I'm not sure how 'out there' it is....dd2 said spitting on the drinking fountain spout is a thing, as is trying to spit on chairs before people sit down. Grim.

I am aware it can also be a sensory thing, or a reaction to being overwhelmed as well, but even when I was at school, spit seemed to be a popular 'weapon'!

InTheHeatofLisbon · 26/04/2019 17:41

Hairy see that tells me there's something going on too. However, I completely understand that your son is your priority, the wipes sound like a good idea.

M&S do wee packs of hand wipes and hand gel too (mine have germ phobia related to ASD) which I pop in their bags for school.
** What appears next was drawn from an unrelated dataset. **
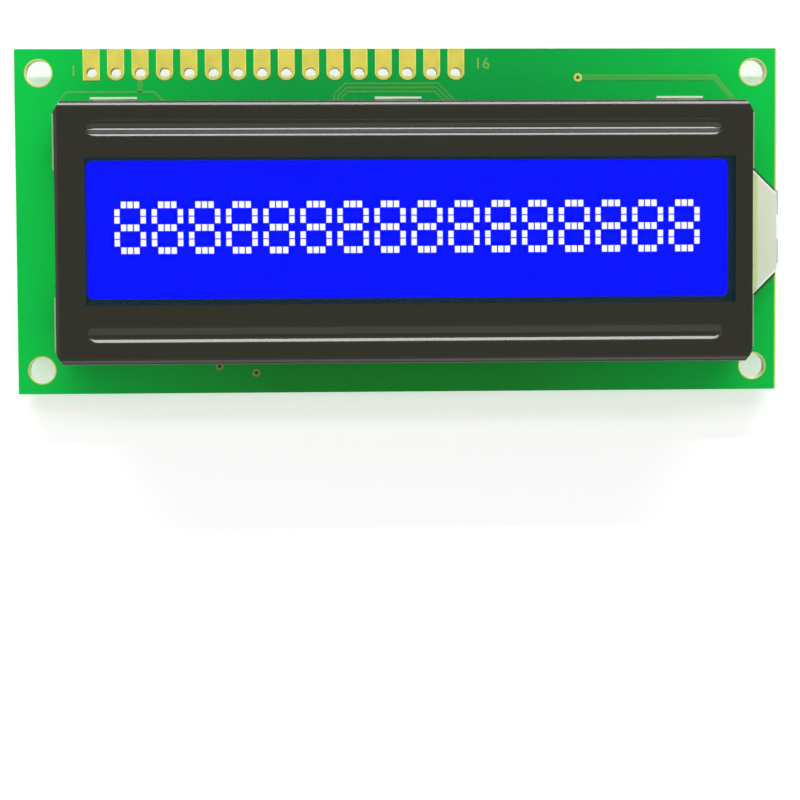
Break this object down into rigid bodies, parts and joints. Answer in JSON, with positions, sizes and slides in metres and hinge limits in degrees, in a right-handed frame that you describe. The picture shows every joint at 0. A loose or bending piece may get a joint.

They're about £1 I think.

I get that her behaviour is repulsive to other children, and I can see why.

I'm projecting a bit because there's a wee girl in DDs class whose behaviour is completely wild and she's shunned by just about everyone (except DD and another wee girl) but knowing her backstory it breaks my heart because she never stood a chance with the parents she had.

Hairyheadphones · 26/04/2019 17:49

Lisbon they are moving up to secondary school in September and I know this girl isn’t in the group with my DS of those having extra transition days due to SEN/MH. As far as I’m aware she isn’t flagged as having special needs but she does seem to be pushing boundaries.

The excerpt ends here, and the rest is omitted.